◆ **INPUT DATA**

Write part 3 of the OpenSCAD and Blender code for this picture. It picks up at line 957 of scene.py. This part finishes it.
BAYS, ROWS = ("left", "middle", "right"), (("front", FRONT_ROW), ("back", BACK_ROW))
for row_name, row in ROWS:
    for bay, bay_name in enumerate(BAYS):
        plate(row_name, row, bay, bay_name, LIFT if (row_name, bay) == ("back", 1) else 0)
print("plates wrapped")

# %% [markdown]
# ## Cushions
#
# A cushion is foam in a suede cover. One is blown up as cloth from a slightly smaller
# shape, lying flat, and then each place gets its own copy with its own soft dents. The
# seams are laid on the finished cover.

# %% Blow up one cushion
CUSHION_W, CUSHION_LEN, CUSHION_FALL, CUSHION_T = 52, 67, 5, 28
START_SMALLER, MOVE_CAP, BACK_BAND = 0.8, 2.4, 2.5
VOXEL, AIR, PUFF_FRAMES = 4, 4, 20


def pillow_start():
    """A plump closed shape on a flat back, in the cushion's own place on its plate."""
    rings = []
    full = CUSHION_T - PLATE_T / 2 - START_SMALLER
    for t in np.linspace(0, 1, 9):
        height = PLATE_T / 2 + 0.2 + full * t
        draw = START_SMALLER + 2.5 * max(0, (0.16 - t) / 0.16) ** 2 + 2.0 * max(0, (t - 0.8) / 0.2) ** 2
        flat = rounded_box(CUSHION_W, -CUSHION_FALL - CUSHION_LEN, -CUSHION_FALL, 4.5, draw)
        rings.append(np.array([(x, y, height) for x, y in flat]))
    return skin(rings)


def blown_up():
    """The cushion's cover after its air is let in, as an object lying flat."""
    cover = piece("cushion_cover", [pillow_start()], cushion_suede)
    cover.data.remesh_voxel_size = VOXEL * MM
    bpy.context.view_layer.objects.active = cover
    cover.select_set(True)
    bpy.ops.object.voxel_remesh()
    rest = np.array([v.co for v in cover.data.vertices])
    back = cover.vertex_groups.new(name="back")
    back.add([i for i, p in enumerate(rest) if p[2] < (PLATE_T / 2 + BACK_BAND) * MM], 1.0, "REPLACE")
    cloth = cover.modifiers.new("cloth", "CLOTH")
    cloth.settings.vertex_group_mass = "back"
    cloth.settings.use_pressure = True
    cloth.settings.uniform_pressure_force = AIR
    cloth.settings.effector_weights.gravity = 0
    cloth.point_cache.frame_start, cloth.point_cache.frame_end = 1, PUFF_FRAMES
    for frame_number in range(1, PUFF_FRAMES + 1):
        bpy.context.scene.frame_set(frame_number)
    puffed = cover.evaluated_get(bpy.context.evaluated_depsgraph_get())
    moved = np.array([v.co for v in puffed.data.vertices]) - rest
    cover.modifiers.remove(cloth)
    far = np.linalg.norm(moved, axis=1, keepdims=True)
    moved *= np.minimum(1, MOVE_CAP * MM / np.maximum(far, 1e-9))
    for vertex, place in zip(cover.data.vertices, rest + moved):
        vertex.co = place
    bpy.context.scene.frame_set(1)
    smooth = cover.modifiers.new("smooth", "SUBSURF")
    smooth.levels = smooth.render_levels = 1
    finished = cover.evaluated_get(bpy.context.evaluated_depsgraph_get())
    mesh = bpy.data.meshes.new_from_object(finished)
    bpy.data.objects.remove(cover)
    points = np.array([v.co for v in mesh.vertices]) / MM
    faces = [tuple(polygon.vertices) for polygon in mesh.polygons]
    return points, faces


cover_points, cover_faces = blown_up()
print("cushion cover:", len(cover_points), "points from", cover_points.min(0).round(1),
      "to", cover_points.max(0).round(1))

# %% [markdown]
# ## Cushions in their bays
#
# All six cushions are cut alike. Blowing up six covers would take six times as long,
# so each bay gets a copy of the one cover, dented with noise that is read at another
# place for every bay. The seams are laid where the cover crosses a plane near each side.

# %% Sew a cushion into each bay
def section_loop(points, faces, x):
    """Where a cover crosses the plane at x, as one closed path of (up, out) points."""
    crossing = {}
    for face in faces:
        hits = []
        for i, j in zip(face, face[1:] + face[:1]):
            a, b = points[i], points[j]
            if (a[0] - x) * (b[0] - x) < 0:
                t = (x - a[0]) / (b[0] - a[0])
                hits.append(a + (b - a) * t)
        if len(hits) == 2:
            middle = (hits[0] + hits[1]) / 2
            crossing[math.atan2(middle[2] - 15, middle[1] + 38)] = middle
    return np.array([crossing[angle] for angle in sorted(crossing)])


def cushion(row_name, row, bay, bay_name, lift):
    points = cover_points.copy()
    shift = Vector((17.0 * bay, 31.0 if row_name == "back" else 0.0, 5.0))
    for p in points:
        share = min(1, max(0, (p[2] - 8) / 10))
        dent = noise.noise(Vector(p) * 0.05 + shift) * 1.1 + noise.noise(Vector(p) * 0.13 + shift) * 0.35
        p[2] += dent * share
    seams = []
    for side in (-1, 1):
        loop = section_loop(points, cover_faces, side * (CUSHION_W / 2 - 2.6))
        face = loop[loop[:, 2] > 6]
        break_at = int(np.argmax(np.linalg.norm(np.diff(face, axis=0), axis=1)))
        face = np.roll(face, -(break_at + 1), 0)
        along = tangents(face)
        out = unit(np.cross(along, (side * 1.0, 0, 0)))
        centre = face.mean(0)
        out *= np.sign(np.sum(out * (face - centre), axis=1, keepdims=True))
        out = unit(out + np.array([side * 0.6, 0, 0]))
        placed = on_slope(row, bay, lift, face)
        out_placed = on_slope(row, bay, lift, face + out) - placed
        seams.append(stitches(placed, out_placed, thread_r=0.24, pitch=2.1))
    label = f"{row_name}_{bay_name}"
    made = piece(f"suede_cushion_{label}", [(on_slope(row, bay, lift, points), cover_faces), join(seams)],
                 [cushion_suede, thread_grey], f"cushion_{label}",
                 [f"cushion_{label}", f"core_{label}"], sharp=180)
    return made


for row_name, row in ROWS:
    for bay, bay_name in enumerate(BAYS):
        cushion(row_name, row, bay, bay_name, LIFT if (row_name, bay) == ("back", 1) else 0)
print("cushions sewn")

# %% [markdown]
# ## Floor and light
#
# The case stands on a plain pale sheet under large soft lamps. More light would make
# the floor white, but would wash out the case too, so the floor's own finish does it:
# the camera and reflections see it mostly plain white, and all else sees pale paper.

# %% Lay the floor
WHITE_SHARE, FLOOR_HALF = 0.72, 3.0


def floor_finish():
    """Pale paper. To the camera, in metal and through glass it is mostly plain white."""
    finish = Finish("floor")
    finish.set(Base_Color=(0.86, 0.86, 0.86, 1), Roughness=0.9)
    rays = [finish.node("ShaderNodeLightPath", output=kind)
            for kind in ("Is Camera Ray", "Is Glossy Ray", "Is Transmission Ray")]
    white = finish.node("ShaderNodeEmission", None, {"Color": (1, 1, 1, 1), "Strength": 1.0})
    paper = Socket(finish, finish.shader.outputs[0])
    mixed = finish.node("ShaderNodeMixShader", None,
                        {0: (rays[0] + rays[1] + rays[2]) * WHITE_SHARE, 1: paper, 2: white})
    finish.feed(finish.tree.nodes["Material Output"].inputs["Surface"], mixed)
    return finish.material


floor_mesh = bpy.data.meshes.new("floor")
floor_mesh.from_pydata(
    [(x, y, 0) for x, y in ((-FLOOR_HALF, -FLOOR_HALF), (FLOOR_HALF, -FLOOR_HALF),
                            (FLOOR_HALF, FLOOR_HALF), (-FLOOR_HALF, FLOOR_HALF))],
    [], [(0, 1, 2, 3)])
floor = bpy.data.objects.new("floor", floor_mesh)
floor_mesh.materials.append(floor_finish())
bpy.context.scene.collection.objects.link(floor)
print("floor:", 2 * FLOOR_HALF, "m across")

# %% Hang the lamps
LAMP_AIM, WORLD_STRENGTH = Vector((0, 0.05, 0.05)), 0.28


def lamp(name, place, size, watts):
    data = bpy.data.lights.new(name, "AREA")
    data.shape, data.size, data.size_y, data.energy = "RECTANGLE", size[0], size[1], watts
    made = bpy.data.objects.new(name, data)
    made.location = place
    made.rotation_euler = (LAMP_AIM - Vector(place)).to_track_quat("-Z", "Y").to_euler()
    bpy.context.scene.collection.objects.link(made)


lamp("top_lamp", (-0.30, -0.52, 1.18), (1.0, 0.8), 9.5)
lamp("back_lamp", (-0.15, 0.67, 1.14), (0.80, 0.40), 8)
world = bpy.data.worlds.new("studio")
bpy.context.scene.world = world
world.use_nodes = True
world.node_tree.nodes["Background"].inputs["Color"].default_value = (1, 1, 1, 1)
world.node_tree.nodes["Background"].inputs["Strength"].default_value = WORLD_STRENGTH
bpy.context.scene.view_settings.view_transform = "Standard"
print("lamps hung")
...
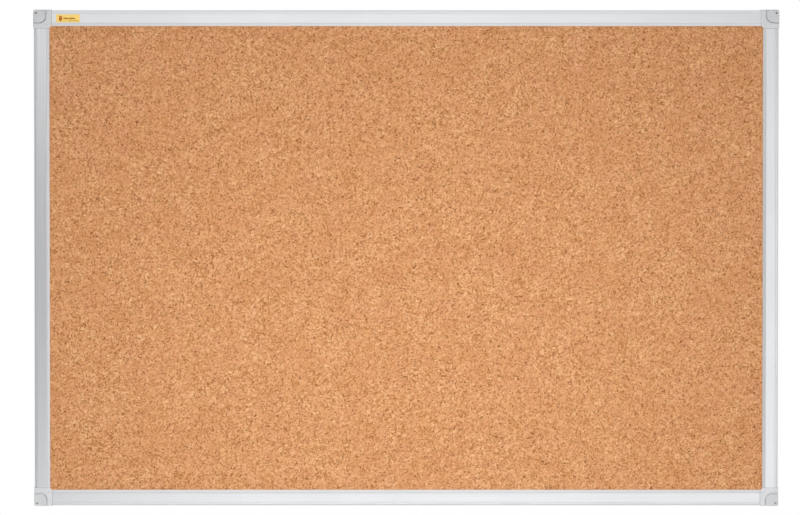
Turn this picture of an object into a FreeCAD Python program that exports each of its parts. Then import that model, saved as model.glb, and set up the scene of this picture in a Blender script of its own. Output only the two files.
* * *
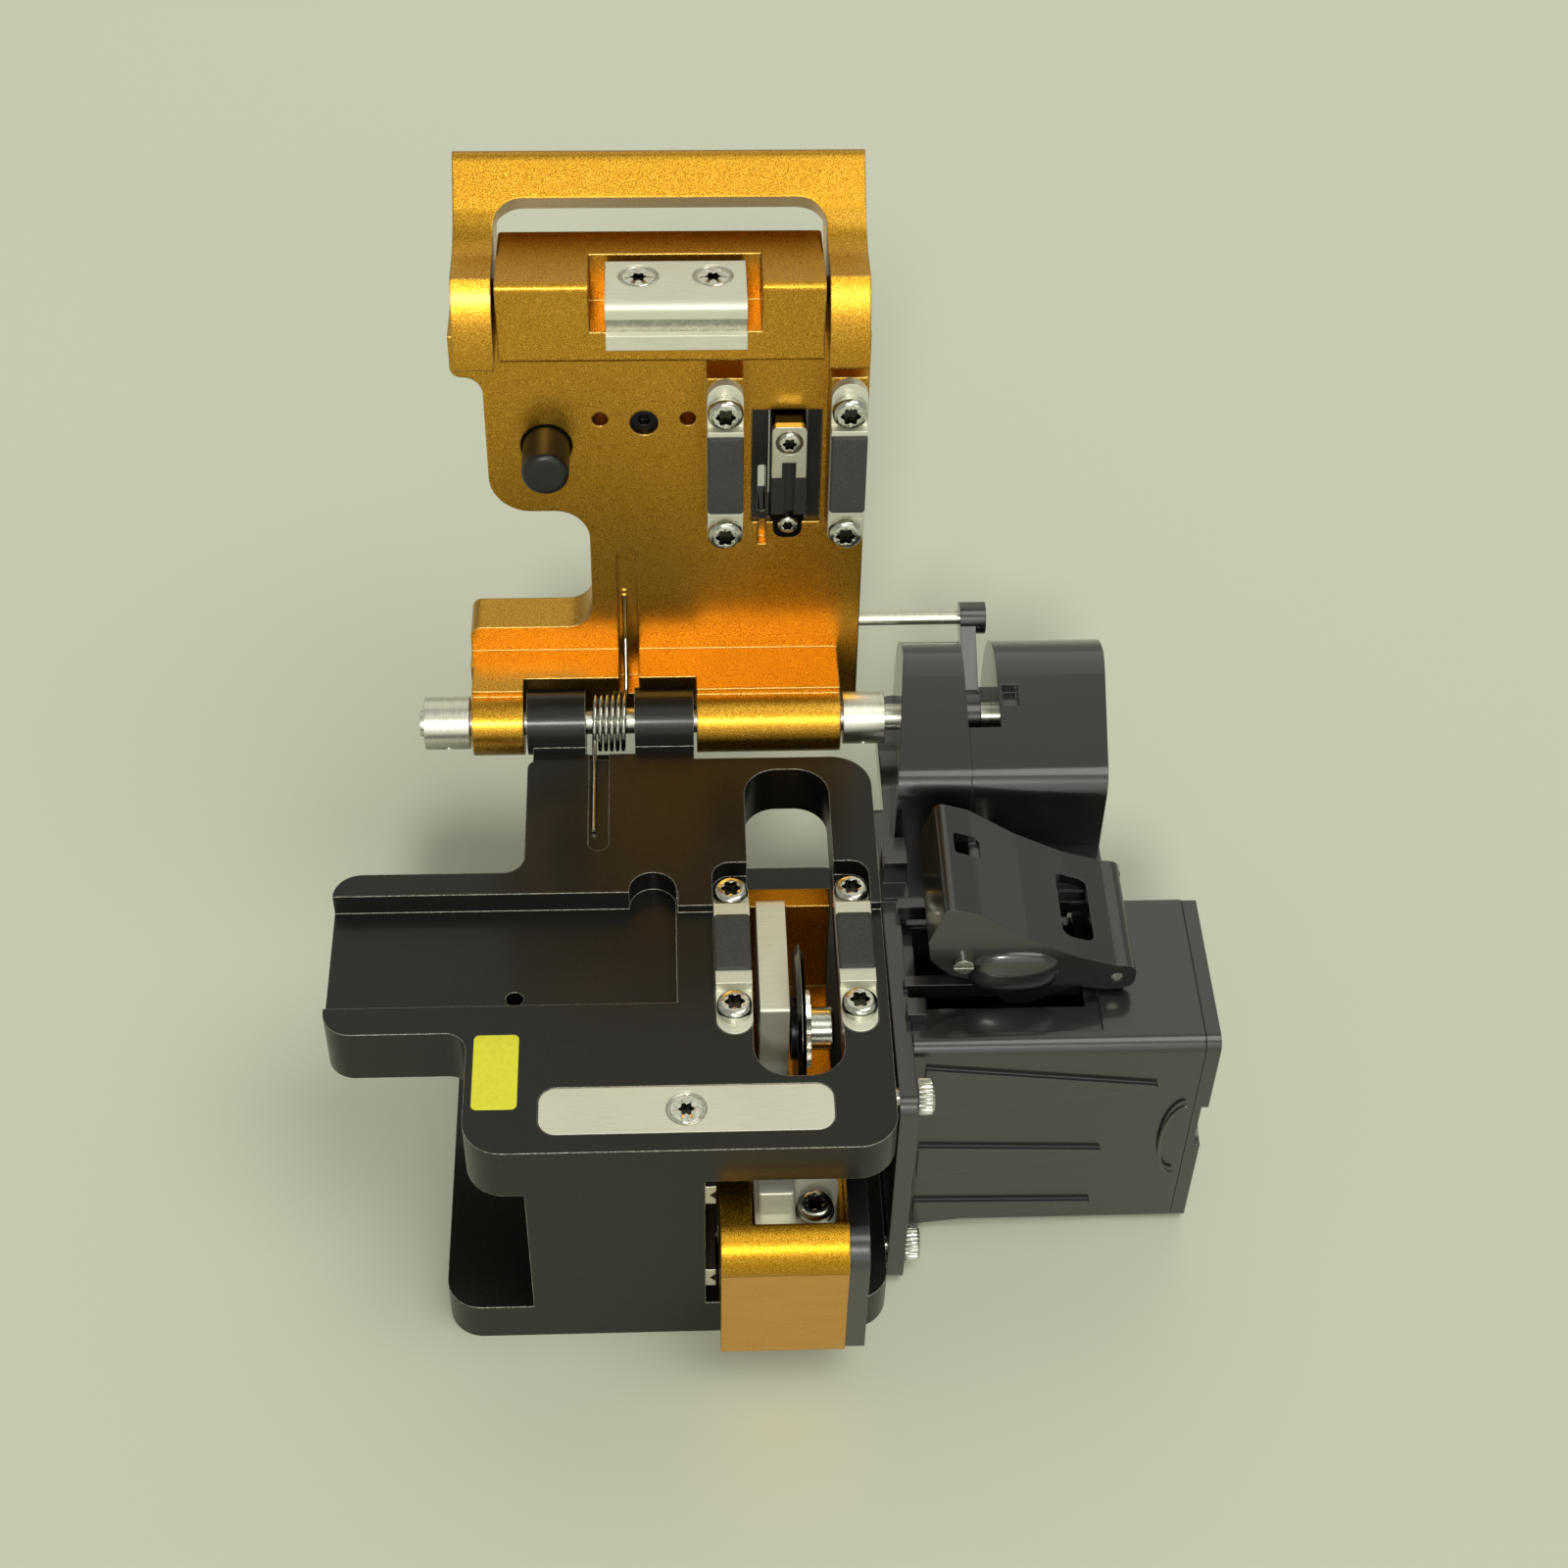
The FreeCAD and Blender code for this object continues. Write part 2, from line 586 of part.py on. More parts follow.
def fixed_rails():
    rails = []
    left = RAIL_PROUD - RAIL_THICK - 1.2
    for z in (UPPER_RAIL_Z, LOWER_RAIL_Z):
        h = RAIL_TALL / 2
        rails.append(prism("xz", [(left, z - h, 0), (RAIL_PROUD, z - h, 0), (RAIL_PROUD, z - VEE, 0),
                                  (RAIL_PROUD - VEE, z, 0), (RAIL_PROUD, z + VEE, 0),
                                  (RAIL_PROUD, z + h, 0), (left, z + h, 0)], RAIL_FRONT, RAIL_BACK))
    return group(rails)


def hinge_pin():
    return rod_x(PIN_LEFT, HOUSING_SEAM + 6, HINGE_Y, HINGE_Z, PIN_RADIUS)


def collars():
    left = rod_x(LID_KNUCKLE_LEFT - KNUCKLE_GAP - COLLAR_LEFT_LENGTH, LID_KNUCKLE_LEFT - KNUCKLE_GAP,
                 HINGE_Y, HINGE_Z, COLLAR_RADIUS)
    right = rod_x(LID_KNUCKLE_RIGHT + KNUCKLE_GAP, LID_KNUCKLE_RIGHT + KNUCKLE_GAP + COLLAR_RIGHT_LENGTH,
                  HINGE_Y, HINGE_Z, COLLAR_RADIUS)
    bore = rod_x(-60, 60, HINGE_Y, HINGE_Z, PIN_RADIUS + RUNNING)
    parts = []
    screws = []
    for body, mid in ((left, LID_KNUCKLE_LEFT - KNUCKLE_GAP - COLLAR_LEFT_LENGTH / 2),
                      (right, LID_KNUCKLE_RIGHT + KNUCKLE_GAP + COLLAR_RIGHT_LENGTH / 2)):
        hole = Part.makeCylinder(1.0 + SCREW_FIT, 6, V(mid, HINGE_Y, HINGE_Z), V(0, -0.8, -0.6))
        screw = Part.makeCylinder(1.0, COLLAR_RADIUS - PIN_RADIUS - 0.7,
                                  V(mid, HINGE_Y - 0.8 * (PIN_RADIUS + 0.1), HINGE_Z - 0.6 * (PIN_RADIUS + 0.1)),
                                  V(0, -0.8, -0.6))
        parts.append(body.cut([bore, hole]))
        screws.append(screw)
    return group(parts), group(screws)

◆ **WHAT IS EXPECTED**
Repeat word for word the lines from the line with "Write part 3" to the line with "return skin(rings)", both lines included.

◆ **RESULT OF THE EXERCISE**
Write part 3 of the OpenSCAD and Blender code for this picture. It picks up at line 957 of scene.py. This part finishes it.
BAYS, ROWS = ("left", "middle", "right"), (("front", FRONT_ROW), ("back", BACK_ROW))
for row_name, row in ROWS:
    for bay, bay_name in enumerate(BAYS):
        plate(row_name, row, bay, bay_name, LIFT if (row_name, bay) == ("back", 1) else 0)
print("plates wrapped")

# %% [markdown]
# ## Cushions
#
# A cushion is foam in a suede cover. One is blown up as cloth from a slightly smaller
# shape, lying flat, and then each place gets its own copy with its own soft dents. The
# seams are laid on the finished cover.

# %% Blow up one cushion
CUSHION_W, CUSHION_LEN, CUSHION_FALL, CUSHION_T = 52, 67, 5, 28
START_SMALLER, MOVE_CAP, BACK_BAND = 0.8, 2.4, 2.5
VOXEL, AIR, PUFF_FRAMES = 4, 4, 20


def pillow_start():
    """A plump closed shape on a flat back, in the cushion's own place on its plate."""
    rings = []
    full = CUSHION_T - PLATE_T / 2 - START_SMALLER
    for t in np.linspace(0, 1, 9):
        height = PLATE_T / 2 + 0.2 + full * t
        draw = START_SMALLER + 2.5 * max(0, (0.16 - t) / 0.16) ** 2 + 2.0 * max(0, (t - 0.8) / 0.2) ** 2
        flat = rounded_box(CUSHION_W, -CUSHION_FALL - CUSHION_LEN, -CUSHION_FALL, 4.5, draw)
        rings.append(np.array([(x, y, height) for x, y in flat]))
    return skin(rings)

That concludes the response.